There was some chatter across Twitter this week among some of the authors I follow, who were angry about what they perceived as gender discrimination in literary awards, where men seemed to be outpacing women. They weren’t dissatisfied with the relative rate of publication between male and female authors, nor about the proportion of women holding key positions in the publishing industry.
It wasn’t about equality, one said, it was about status.
Fair enough. I’ve heard similar complaints from male writers, particularly in Christian fiction. They’re prone to label the genre a “ladies’ club.”

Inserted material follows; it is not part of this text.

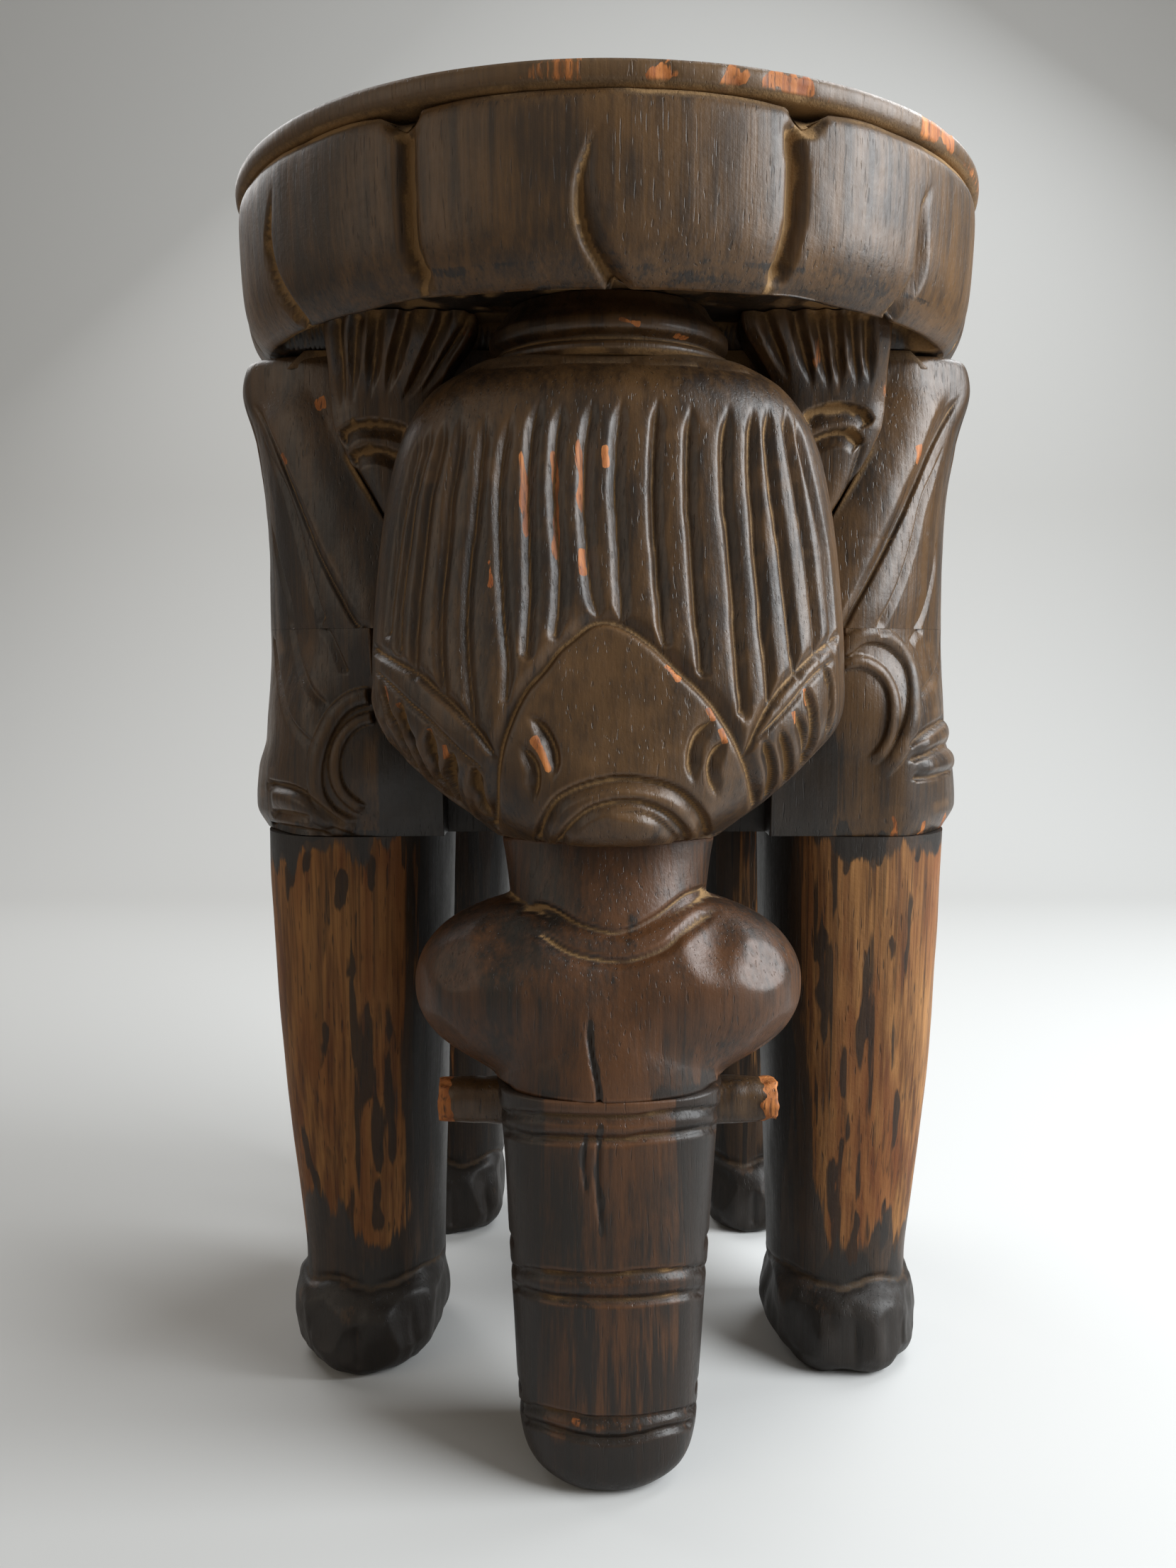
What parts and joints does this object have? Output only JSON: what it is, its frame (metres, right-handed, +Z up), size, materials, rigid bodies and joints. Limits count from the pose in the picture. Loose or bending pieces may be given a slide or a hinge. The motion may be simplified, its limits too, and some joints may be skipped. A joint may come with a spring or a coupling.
{
  "type": "elephant stool",
  "caption": "Carved wooden stool in the shape of a standing elephant, with a round petalled seat on its back, big ears, a pleated head cloth and a ringed trunk that reaches the floor.",
  "frame": {"origin": "where the seat's vertical axis meets the floor", "axes": "+Z up, the elephant's head and trunk look along -Y, +X is on the viewer's right when facing the head"},
  "size_m": [0.288, 0.288, 0.45],
  "materials": {
    "dark_stain": "satin wax over a dark brown stain, dusty tan in the cuts",
    "seat_stain": "satin wax over a dark brown stain, worn at the rim",
    "warm_stain": "satin, warmer brown where the stain is thin",
    "worn_wood": "stain worn through to orange tan wood with black streaks",
    "dowel_wood": "bare turned dowel"
  },
  "bodies": {
    "root": {"body": "dark_stain", "collar": "dark_stain", "ear_dowel_left": "dowel_wood", "ear_dowel_right": "dowel_wood", "ear_left": "dark_stain", "ear_right": "dark_stain", "face": "warm_stain", "face_dowel": "dowel_wood", "head": "dark_stain", "head_dowel_left": "dowel_wood", "head_dowel_right": "dowel_wood", "leg_dowel_front_left": "dowel_wood", "leg_dowel_front_right": "dowel_wood", "leg_dowel_rear_left": "dowel_wood", "leg_dowel_rear_right": "dowel_wood", "leg_front_left": "worn_wood", "leg_front_right": "worn_wood", "leg_rear_left": "worn_wood", "leg_rear_right": "worn_wood", "neck_dowel": "dowel_wood", "seat_board": "seat_stain", "seat_dowel_front_left": "dowel_wood", "seat_dowel_front_right": "dowel_wood", "seat_dowel_rear_left": "dowel_wood", "seat_dowel_rear_right": "dowel_wood", "seat_drum": "seat_stain", "shoulder_dowel_left": "dowel_wood", "shoulder_dowel_right": "dowel_wood", "shoulder_left": "dark_stain", "shoulder_right": "dark_stain", "tail": "dark_stain", "tassel_left": "dark_stain", "tassel_right": "dark_stain", "trunk": "warm_stain", "trunk_dowel": "dowel_wood", "tusk_left": "dark_stain", "tusk_right": "dark_stain"}
  },
  "joints": []
}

Gender Wars rhetoric that purports a vast male or female conspiracy keeping the other half down leaves me cold, and has for a very long time. I won’t bore you with the litany of my upbringing and experience that argue against holding such a combative view of the relationship between men and women, but I would like to share a singular event that crystallized the issue in my mind.
It’s a story about a horse.
When I was 14 years old, in July of 1975, I watched a horse race on television. It wasn’t the Kentucky Derby or any of the other Triple Crown races. It was much, much bigger than that.
Two champions facing off at New York’s Belmont Park, winner take all. The Kentucky Derby winner, Foolish Pleasure, versus an undefeated challenger. They called it “The Great Match.”
The challenger’s name was Ruffian, and this was a Big Deal because Ruffian was female. She was a huge, gleaming black filly with a star on her forehead, a chip on her shoulder, and something to prove to the boys. That was the media’s story—the Battle of the Sexes, played out on an oval dirt track, with horses.
The hoopla surrounding the race caught my teenaged imagination, so I tuned in. CBS Sports broadcast it with the ridiculously irrelevant pre-race commentary you might expect, and I’ll never forget the lame blurb they inserted into every commercial break: Two cartoon horses going back and forth at each other with a song from the Broadway musical, Annie Get Your Gun:
Anything you can do, I can do better…I can do anything better than you.
No, you can’t.
Yes, I can.
No, you can’t!
Yes, I can!
No, you can’t!
Yes, I can, yes I can!
It doesn’t take much to make a 14-year-old’s eyes roll. This cleared the bar by several yards. I ignored it as best I could and focused on the race.
I was rooting for Ruffian, whom I considered the underdog despite her clocking significantly faster times than her opponent at this distance, and despite her defining trait—a compulsive drive to prevent any other horse from running ahead of her. In ten races, she had always led the field at every marker. That’s beyond remarkable. I don’t remember CBS reporting that little detail, but it became very important later.
The race began. Ruffian staggered a bit in her leap from the gate, but she settled into her silky-smooth stride and quickly took the lead, a head’s length in front of Foolish Pleasure, where she knew she must be. Both horses were giving their all. It was a great race. My eyes were glued to the screen.
Her lead extended to half a length, then Ruffian jolted, and stumbled, and fell behind. She’d broken two bones in her leg, but she kept running full-tilt, even as her jockey strained to rein her in, until the leg crumpled beneath her. It was horrific.
The cameras cut away after that, but I was stunned, and I was angry. All the Battle of the Sexes hype suddenly felt hollow and criminal. This was its fruit—a magnificent creature crippled in a fake contest for stakes she didn’t care about and couldn’t understand, proxy for a conflict emblematic of human vanity and ignorance across the ages.
Anything you can do…
Whenever I hear the song, I relive that moment. I hate it.
The surgeons did their best, but the reports say Ruffian thrashed about in confusion as she emerged from anesthesia, limbs churning, thinking she was still on the track, still in the race, fighting for the lead she’d lost and must regain at all costs. She had to be first. That was who she was.
The thrashing undid the surgery and broke another leg. There was no alternative but to put her down. They buried Ruffian at Belmont with honors, in the racetrack infield, her head toward the finish line. There has never again been a match race in America between Thoroughbred champions, of any gender.
To the credit of the racing community, the incident spurred them to develop better methods of treating similar injuries and safer means of easing a horse from anesthesia. I don’t know how many have since been spared Ruffian’s fate. Very many, I hope.
So, if I seem less than sympathetic when someone blames their lack of success on their gender—male, female, or however they define it—that’s probably because I remember a tall black horse with a star on her forehead who knew only one way to run, to the front, and shamed us all, one afternoon in July.